« Cet ouvrage sera un bateau pour traverser l’océan des mots […] Les mots sont indispensables à la création, pensa Kishibé, qui s’imagina soudain la mer qui recouvrait la Terre avant que la vie ne s’y installe, un liquide trouble, épais, visqueux. Cette mer, chaque individu la portait en lui. Et la vie ne naissait qu’après que la foudre avait frappé la Terre. Tout comme l’amour et les sentiments, grâce aux mots qui lui donnaient une forme et la faisaient émerger. » Les cheveux en bataille, l’air d’être tombé du nid, Majimé est un être lunaire, plus à l’aise dans les livres qu’en société. Alors que le lexicographe Araki et le vieux professeur Matsumoto ont vieilli et cherchent un successeur à la hauteur de la tâche qui lui sera confiée, le choix de Majimé s’impose d’emblée. Au sein du département des dictionnaires d’une maison d’édition au Japon, les trois érudits unissent leur énergie pendant quinze longues années pour se dédier tout entier à la conception du plus grand dictionnaire jamais créé.
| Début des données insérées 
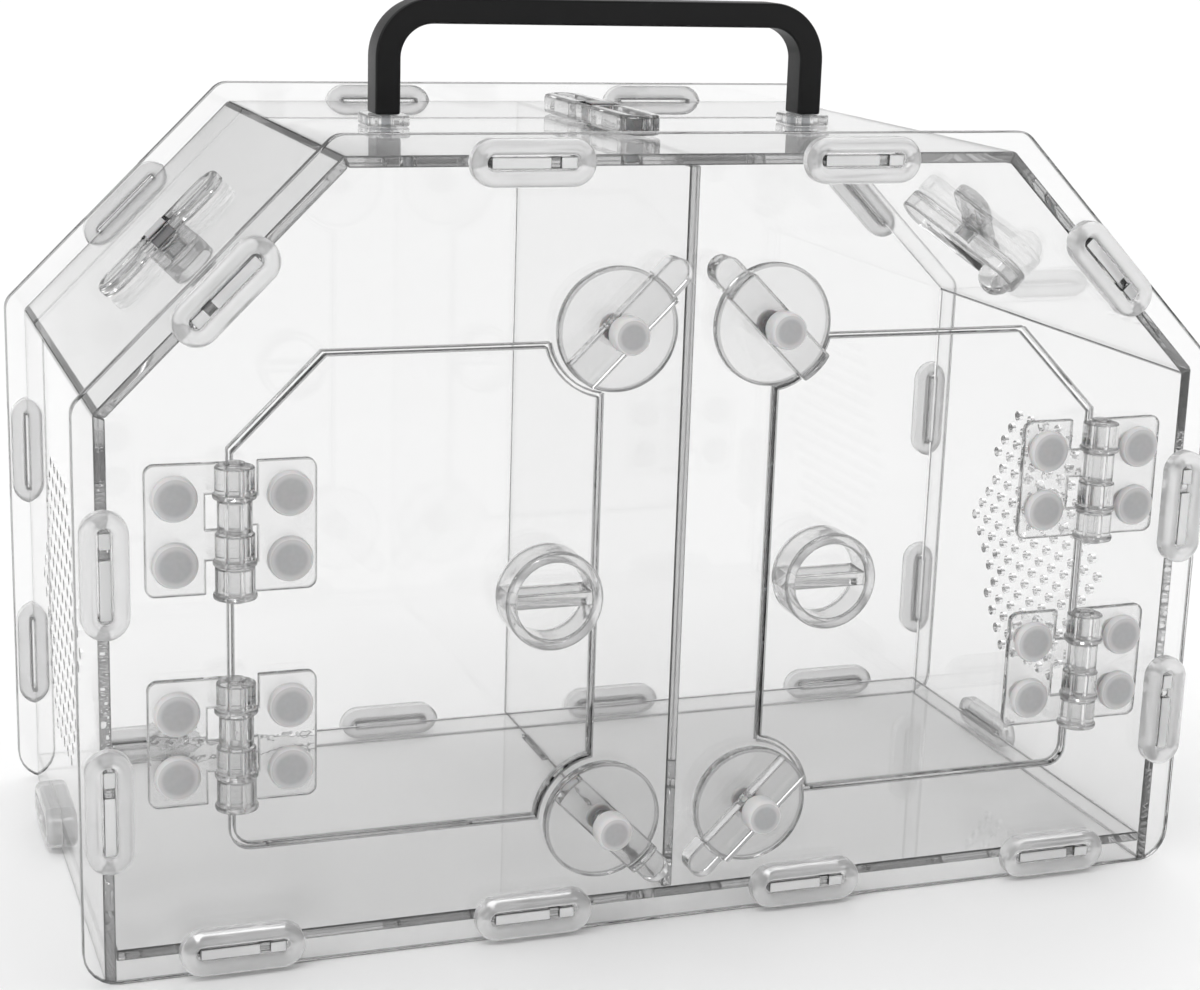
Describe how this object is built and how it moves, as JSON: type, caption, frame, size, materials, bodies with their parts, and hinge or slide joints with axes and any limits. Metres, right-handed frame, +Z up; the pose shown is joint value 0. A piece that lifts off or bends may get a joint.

L’œuvre d’une vie. Un travail de fourmis requérant une minutie infinie. Sur l’océan des mots, l’équipe soudée vogue dans une atmosphère chaleureuse et ouatée. Éloge de la lenteur, La grande traversée restitue leur force évocatrice, leur pouvoir de réminiscence : certains mots ouvrant rien qu’à leur évocation tout un chapelet d’émotions. Avec une maladresse attachante et une dévotion jamais entamée, Majimé relève le défi de fixer sans figer, de capter sur le papier toute la richesse sémantique de signes mouvants, « d’êtres vivants », l’impermanence d’un lexique qui s’enrichit continuellement. L’épopée linguistique devient amoureuse lorsque Majimé, qui à beau en connaître toutes les subtilités, réalise que le langage se révèle parfois insuffisant à embrasser toute la palette des sentiments. Il lui faudra dès lors vaincre sa timidité pour se déclarer et écrire noir sur blanc les mots d’amour qui semblent lui échapper. Tout en faisant la part belle à la gastronomie japonaise, Shion Miura nous convie à un voyage doux, humain et généreux sur le flot des mots.
Mon appréciation : 3,5/5
Date de parution : 2019. Éditions Actes Sud, traduit du japonais par Sophie Refle, 288 pages.